You cannot blame native Americans for not getting excited about Columbus Day. More than 500 years ago, there were no taxes, national debt or foreign entanglements and the women did all the work. What they cannot understand is how anyone ever thought they could improve upon a system like that.

Columbus Day falls Oct. 12. Because I try to be non-controversial, I planned to skip my annual column honoring our “first immigrant” and remain above the fray. My decision to ignore would save the U.S. Postal Service the burden of delivering letters from readers expressing their views about ol’ Chris. But I like adventure, so I will bite the bullet and sail headlong into the unknown.

For many years, scholars have debated the role Columbus played in the saga of mankind. Some historians view him as Eurocentric, while others label him a murderer, rapist and “mad fake.” His discovery of America, they contend, was “the beginning of a holocaust.”

Some native Americans equate the navigator’s voyage with the exploitation of their people. “His ‘discovery,’ opened the door for Europeans to rob, trick and steal land from them. You can’t discover what was already here,” some contend. “There is proof that other explorers from Africa had already sent flotillas that landed in the Americas 150 years before Columbus. Consequently, the celebration of Columbus Day is a fraud and should be discontinued.”

Because of the growing denial, the celebration of Columbus Day has been discontinued by many communities which are focusing more on modern Italy and the achievement of Italian Americans rather than on Columbus. But are these negative opinions a given that most Americans subscribe to?

Columnist George Will wrote that America is the most important thing that ever happened and Columbus’ role in bringing it to the world’s attention was a monumental achievement. Other historians have made it clear Columbus was the first who dared to venture into the unknown sea where even the most famous navigators of the time, the Portuguese, would not go. In doing so, Columbus brought the beginning of the Renaissance spirit of expansion and discovery to the world.
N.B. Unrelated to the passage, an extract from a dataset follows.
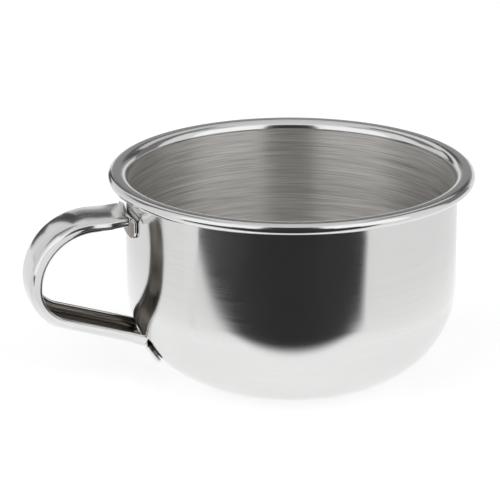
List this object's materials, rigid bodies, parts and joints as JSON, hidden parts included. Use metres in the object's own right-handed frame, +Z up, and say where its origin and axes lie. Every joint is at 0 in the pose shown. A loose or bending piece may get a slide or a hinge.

Other historical scholars also refute the “empty-headed factional rhetoric” of the contradictors. They say that sooner or later, someone else would have traveled the same path as Columbus. The need for expansion was a historical reality and Columbus’ successful efforts tripled the size of the known world.

Columbus was not a brutal man, despite the violence accompanying his voyages. In fact, he was replaced as administrator in Hispaniola, the first New World colony, because he was too mild and compassionate. Past actions by Columbus cannot be judged in retrospect on the basis of current values or laws, just as we cannot convict someone of a crime he or she might commit five years from now.

Today, African tribes still enslave other Africans in Africa, as do many other ethnics upon their minority ethnics, in other parts of the world. Certainly the genocides and massacres of today are more horrendous than anything that has been attributed to Columbus. Rewriting history does not mean arbitrarily ignoring certain facts. The pro-Columbus faction strongly urges we take a more historical perspective on the matter of Columbus and stop throwing our individual, racial and religious weight around to make gross and untenable points.

History is history no matter how it is warped by dissenters of various persuasions. Columbus achieved a positive, non-refutable, monumental discovery. The fact that the native Americans were here does not diminish that discovery. They rest their case. And the debate continues.

At this point, I must ask my erudite readers: Was Chris a genius/visionary spurred by intellectual curiosity or a greedy product of an era of exploitation? Was he the first to discover the New World or were others such as the Africans, the Egyptians, St. Brendan (the patron saint of the sailors), Leif Ericson, Buddhist monks and LeBron James the numero unos? Clear the decks before you ponder those enigmas.

But whatever your views, Columbus’ voyages marked the beginning of the one world in which we live. As William H. McNeill, vice chairman of the National Council for History Education put it, “No single man, no single event, ever affected the lives of so many people. And for this, I believe Chris should be fondly remembered.” Gloria, fetch me my crash helmet!